(THE REQUEST): Find every line with the word "loose". Copy those lines.

(RECORDS FOR THE EXERCISE):
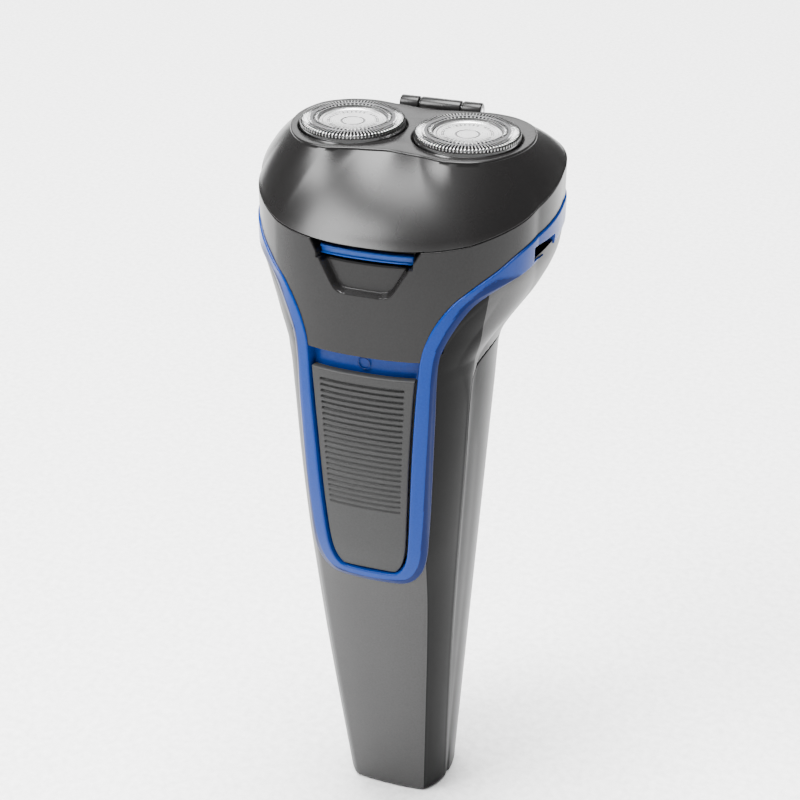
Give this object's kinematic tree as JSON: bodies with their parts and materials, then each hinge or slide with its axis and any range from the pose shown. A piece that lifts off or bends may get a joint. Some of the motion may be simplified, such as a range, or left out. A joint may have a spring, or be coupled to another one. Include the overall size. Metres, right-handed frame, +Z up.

...

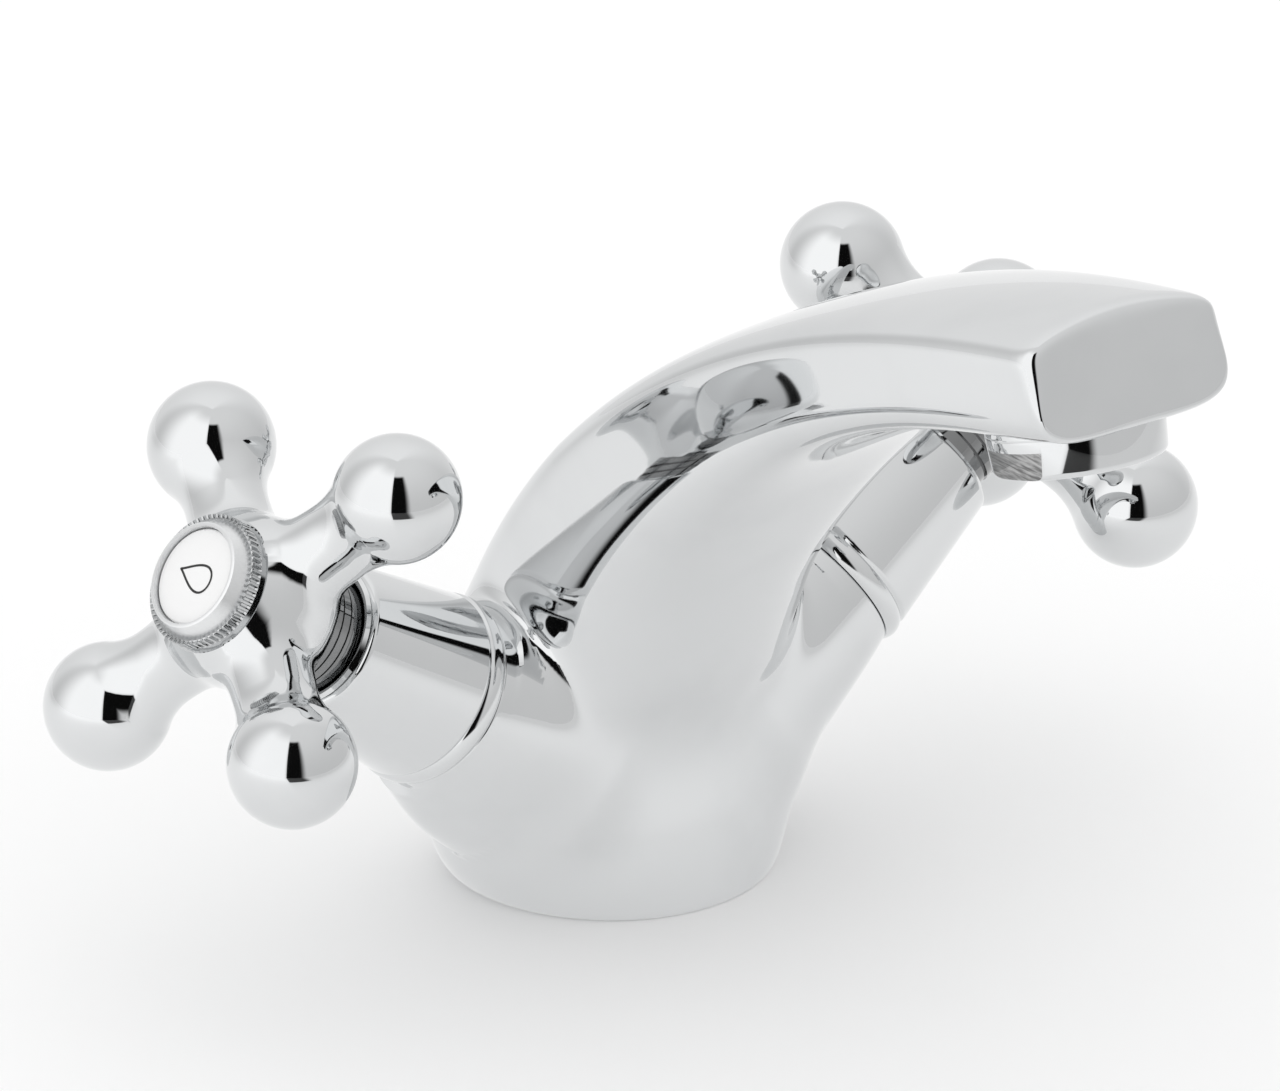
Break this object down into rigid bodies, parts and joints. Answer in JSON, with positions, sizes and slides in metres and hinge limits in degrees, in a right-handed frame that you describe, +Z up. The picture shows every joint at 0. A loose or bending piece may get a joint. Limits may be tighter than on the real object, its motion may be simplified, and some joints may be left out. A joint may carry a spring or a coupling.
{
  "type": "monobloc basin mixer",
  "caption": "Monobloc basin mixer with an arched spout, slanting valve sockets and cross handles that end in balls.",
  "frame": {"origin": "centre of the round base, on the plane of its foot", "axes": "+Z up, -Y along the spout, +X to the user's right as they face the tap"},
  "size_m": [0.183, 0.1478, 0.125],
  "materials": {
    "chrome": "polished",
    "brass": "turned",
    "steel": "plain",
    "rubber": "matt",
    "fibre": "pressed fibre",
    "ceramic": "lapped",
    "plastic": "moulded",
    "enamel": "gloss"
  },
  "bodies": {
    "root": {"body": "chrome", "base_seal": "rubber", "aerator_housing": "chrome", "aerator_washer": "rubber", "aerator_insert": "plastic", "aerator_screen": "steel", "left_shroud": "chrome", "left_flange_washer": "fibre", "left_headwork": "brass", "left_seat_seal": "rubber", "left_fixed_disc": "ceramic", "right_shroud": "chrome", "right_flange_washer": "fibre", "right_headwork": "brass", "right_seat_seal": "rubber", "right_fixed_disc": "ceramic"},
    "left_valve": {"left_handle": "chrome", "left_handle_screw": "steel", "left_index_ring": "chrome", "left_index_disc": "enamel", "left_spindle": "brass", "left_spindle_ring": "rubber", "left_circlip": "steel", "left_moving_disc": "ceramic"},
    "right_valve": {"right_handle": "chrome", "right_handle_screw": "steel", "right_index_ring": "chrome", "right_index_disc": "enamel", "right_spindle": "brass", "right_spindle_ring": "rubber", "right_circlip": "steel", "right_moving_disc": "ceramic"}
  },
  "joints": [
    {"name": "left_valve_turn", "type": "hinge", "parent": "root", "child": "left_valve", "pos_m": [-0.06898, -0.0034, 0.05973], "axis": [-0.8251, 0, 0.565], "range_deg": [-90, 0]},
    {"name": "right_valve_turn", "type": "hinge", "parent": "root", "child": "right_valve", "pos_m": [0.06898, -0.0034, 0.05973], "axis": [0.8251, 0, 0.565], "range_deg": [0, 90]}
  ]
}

==

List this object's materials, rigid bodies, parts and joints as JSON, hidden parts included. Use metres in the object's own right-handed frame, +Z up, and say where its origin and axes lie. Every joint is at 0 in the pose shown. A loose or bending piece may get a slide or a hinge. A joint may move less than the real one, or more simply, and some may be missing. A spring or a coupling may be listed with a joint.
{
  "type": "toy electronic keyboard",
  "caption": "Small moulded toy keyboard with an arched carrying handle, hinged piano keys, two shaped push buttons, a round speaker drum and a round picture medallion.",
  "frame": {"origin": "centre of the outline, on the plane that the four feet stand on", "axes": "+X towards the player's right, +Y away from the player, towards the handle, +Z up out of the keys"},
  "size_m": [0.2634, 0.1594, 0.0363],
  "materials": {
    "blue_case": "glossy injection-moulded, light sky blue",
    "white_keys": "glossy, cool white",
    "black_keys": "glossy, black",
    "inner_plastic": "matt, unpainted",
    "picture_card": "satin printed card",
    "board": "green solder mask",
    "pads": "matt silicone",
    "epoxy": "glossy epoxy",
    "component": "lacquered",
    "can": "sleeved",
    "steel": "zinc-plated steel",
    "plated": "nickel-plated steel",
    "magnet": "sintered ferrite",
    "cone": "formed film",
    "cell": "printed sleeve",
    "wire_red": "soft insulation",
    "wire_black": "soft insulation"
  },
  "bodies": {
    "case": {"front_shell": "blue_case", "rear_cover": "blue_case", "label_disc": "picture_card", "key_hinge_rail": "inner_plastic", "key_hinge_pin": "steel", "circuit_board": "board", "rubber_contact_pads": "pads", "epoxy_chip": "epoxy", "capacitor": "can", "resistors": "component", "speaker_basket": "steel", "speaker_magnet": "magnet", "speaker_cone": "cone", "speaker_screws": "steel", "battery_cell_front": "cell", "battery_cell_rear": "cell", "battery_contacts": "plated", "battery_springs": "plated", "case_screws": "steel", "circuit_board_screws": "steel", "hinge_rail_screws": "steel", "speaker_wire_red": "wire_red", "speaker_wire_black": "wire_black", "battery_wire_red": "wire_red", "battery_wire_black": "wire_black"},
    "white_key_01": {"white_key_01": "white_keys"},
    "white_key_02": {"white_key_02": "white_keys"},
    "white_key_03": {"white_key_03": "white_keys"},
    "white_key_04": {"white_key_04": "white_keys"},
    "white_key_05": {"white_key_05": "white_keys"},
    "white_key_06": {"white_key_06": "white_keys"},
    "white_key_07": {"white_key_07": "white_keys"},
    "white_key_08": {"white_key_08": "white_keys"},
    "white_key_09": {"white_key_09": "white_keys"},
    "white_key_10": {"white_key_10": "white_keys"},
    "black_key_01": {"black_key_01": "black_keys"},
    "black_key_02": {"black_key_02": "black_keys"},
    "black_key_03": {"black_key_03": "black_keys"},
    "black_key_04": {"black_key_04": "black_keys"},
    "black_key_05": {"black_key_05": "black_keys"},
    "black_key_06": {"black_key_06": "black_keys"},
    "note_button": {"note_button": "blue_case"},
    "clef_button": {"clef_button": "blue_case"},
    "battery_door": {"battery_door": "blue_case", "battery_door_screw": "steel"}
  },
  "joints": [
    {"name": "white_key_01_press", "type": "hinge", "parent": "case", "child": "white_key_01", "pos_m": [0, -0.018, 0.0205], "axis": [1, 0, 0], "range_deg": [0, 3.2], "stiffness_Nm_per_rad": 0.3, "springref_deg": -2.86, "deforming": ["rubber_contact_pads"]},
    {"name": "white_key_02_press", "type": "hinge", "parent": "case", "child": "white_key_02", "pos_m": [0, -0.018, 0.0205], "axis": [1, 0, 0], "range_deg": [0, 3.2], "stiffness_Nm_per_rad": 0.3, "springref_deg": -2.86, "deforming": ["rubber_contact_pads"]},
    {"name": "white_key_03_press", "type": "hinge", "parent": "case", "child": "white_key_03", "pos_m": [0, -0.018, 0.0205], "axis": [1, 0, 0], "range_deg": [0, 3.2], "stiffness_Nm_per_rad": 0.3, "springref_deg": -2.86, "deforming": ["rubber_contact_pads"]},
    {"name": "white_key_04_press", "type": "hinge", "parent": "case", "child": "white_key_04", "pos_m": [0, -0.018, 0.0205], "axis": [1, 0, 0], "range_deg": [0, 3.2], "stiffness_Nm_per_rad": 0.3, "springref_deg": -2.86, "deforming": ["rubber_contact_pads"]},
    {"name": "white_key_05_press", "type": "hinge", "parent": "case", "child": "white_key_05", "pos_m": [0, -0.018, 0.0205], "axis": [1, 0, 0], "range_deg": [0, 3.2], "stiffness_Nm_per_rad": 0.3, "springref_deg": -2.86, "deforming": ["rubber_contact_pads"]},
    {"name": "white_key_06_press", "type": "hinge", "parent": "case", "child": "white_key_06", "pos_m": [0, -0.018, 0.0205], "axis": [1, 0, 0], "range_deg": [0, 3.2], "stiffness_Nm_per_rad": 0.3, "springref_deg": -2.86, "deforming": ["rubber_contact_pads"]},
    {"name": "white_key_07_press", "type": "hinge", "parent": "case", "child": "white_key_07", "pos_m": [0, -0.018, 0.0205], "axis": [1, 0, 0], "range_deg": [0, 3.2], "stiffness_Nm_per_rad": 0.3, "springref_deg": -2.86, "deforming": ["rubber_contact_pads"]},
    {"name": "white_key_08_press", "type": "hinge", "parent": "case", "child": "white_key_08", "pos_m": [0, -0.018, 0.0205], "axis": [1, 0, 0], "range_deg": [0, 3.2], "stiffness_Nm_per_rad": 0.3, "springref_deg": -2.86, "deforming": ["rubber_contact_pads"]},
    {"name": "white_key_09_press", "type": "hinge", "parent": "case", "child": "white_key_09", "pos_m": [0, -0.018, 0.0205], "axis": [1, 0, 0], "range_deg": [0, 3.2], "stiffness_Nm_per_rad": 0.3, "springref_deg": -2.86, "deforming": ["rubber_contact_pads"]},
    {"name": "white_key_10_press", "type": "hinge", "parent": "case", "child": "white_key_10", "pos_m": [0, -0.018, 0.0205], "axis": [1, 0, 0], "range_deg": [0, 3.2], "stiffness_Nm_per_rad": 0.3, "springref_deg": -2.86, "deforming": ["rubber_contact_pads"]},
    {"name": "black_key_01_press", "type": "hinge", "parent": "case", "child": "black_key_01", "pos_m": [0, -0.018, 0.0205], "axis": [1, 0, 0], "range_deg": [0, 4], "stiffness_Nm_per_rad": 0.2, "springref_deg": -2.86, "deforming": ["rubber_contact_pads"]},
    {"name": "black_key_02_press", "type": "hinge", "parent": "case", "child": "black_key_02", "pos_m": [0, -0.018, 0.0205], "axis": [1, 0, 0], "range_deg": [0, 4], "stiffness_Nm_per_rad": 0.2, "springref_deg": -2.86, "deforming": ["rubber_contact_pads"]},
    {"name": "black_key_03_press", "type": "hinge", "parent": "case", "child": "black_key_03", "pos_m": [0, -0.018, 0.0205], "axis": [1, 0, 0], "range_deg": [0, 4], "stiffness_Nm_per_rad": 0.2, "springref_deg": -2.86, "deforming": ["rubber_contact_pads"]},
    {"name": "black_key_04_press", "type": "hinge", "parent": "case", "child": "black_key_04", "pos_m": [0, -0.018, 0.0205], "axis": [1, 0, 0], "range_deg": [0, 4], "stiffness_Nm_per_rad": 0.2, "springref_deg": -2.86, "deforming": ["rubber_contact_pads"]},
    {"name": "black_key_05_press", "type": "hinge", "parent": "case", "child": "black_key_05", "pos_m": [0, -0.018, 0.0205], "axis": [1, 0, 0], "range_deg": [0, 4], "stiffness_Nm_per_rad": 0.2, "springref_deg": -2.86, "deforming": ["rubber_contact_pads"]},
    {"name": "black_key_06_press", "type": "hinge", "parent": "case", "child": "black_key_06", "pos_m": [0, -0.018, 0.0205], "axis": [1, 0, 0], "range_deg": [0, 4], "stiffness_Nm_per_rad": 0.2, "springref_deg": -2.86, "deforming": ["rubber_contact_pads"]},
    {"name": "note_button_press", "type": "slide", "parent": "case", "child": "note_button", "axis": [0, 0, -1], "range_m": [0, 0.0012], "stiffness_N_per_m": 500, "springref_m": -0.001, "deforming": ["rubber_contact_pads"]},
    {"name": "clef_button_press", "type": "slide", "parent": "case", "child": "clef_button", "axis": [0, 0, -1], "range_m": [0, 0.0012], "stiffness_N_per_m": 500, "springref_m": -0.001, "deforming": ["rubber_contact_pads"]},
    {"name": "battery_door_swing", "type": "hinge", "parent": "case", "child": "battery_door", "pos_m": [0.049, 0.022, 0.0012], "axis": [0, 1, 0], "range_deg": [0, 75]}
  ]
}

(OUTPUT):
Break this object down into rigid bodies, parts and joints. Answer in JSON, with positions, sizes and slides in metres and hinge limits in degrees, in a right-handed frame that you describe, +Z up. The picture shows every joint at 0. A loose or bending piece may get a joint. Limits may be tighter than on the real object, its motion may be simplified, and some joints may be left out. A joint may carry a spring or a coupling.
List this object's materials, rigid bodies, parts and joints as JSON, hidden parts included. Use metres in the object's own right-handed frame, +Z up, and say where its origin and axes lie. Every joint is at 0 in the pose shown. A loose or bending piece may get a slide or a hinge. A joint may move less than the real one, or more simply, and some may be missing. A spring or a coupling may be listed with a joint.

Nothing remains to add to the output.